Background & Motivation¶
Background: The MLLM-as-a-Judge paradigm has become a mainstream solution for large-scale multimodal content evaluation. Existing methods are categorized into: (1) Prompt-based Judges—directly using off-the-shelf MLLMs with injected evaluation guidelines via prompt engineering; (2) Fine-tuned Judges—improving evaluation capabilities through SFT or RL on specific evaluation datasets.
Limitations of Prior Work: (1) Prompt-based judges perform poorly on complex tasks and require task-specific training; (2) Existing trainable judges usually focus on a single task (e.g., safety or quality) and fail to generalize to diverse scenarios; (3) SFT-trained judges easily overfit to specific instruction formats—models trained on pointwise evaluation fail to handle pairwise tasks, which is impractical for industrial scenarios with frequent demand changes; (4) Deploying multiple specialized judges leads to high maintenance and inference overhead.

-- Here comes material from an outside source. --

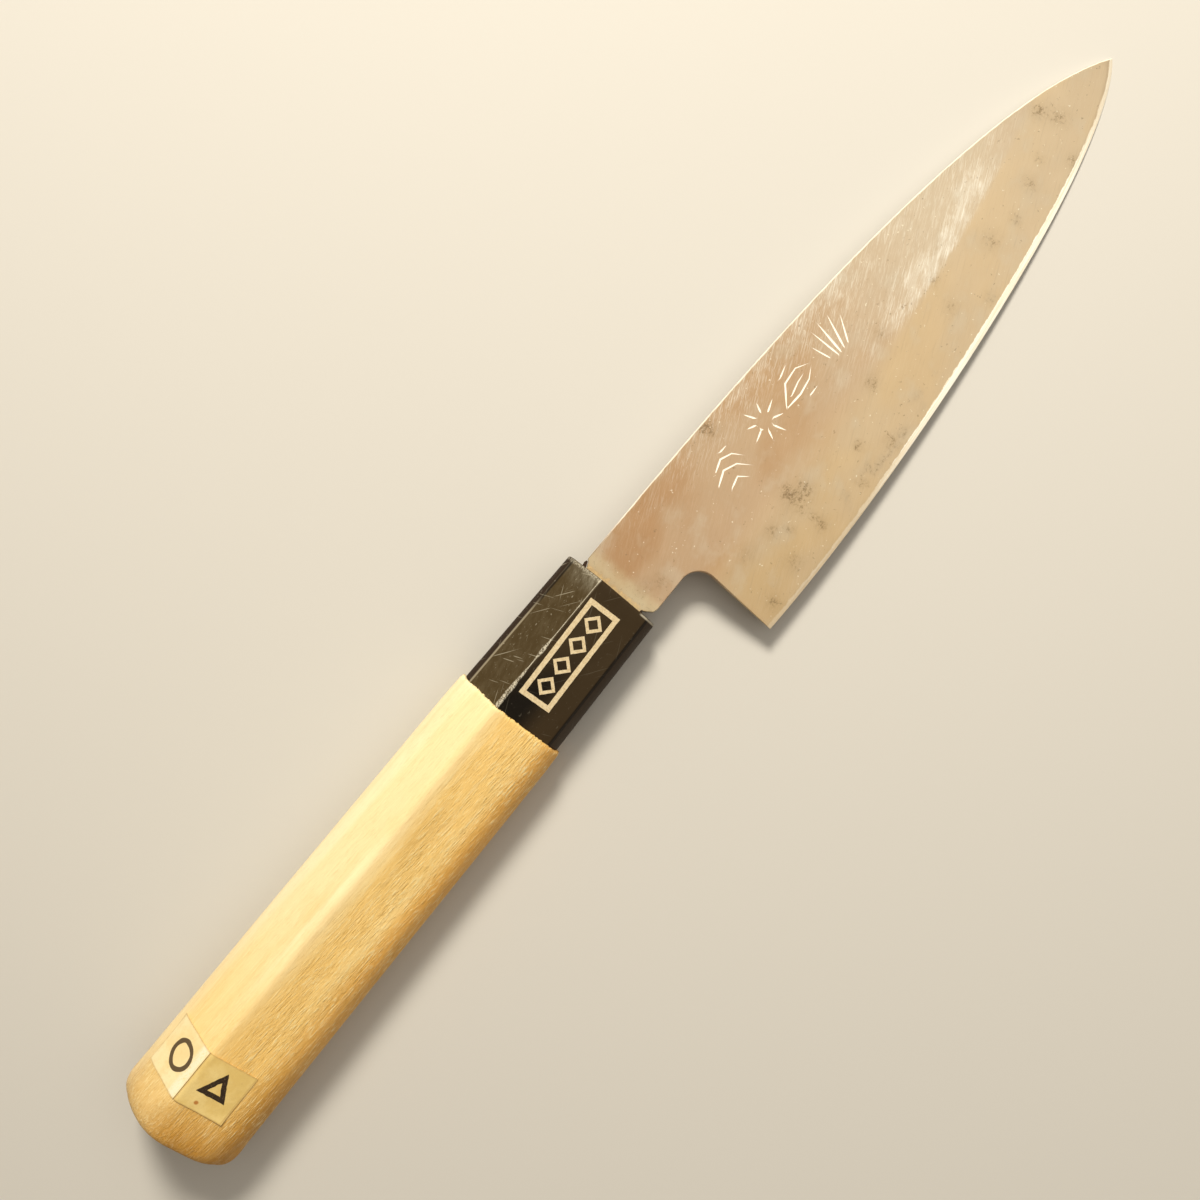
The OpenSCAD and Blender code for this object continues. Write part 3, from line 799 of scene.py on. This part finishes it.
def make_foil(material):
    build = Build()
    corners = np.array([(1, 1), (-1, 1), (-1, -1), (1, -1)])
    size = np.array([FOIL_LEN / 2, FOIL_W / 2])
    outer = polygon_loop(corners * size)
    inner = outer * ((size - FOIL_BAND) / size)
    ribbon(build, on_ferrule, uneven(outer, 0.025), uneven(inner, 0.03), FOIL_T)
    build.piece("foil_frame_band", material, ["foil_frame"], 30)
    pitch = (FOIL_LEN - 2 * FOIL_BAND - 0.8) / 4
    for i in range(4):
        build = Build()
        half = np.array([(pitch - 0.5) / 2, (FOIL_W - 2 * FOIL_BAND - 0.8) / 2])
        lozenge = np.array([(-1, 0), (0, 1), (1, 0), (0, -1)])
        centre = np.array([(1.5 - i) * pitch, 0])
        outer = polygon_loop(lozenge * half, 0.16)
        inner = outer * (1 - 0.83 / half)
        ribbon(build, on_ferrule, uneven(outer, 0.02) + centre, uneven(inner, 0.02) + centre, FOIL_T)
        build.piece(f"foil_lozenge_{i + 1}", material, [f"foil_motif_{i + 1}"], 30)


TAG_MID = -HANDLE_LEN + TAG_FROM_BUTT + TAG_SIDE / 2
TAG_T = 0.11
CREASE = Ripple(51, (5, 5), 16)


def tag_lift(side, u, v):
    """Height of a tag's underside over the wood: mostly stuck down, with loose corners."""
    half = TAG_SIDE / 2
    corner = np.clip(side * u / half, 0, 1) * np.clip(v / TAG_SIDE, 0, 1)
    near_ridge = np.exp(-(v / 0.9) ** 2)
    return 0.03 + 0.2 * corner ** 4 + 0.05 * near_ridge + 0.02 * (1 + CREASE(u, v + 20 * side))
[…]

Key Challenge: The maximum likelihood estimation objective of SFT encourages models to memorize surface statistical associations between inputs and outputs rather than internalizing evaluation reasoning logic—causing models to perform well on the training distribution but collapse when faced with minor format or task changes.
Goal: To build a unified, RL-enhanced MLLM-as-a-Judge framework capable of handling diverse evaluation tasks simultaneously while maintaining generalization to unseen task formats.
Key Insight: Leveraging RL (specifically GRPO) to encourage the model to generate reasoning steps before providing a judgment, thereby internalizing evaluation logic instead of memorizing surface patterns. Multi-task training exposes the model to shared standards across different evaluation dimensions, further enhancing generalization.
Core Idea: Multi-task RL + reasoning-first approach = an accurate and generalizable unified judge.
Method¶
Overall Architecture¶
MT-RL-Judge adopts a two-stage training process: (1) An optional SFT pre-training stage; (2) A multi-task Group Relative Policy Optimization (GRPO) reinforcement learning stage. Training data is derived from a unified dataset \(D_{unified} = \bigcup_{k=1}^{K} D_k\) synthesized from six evaluation benchmarks, covering text-image alignment (SeeTRUE, ImageReward), safety compliance (UnsafeBench), and visual quality (three subsets of AGIN). The model is based on the Qwen3-VL-30B-A3B-Instruct backbone.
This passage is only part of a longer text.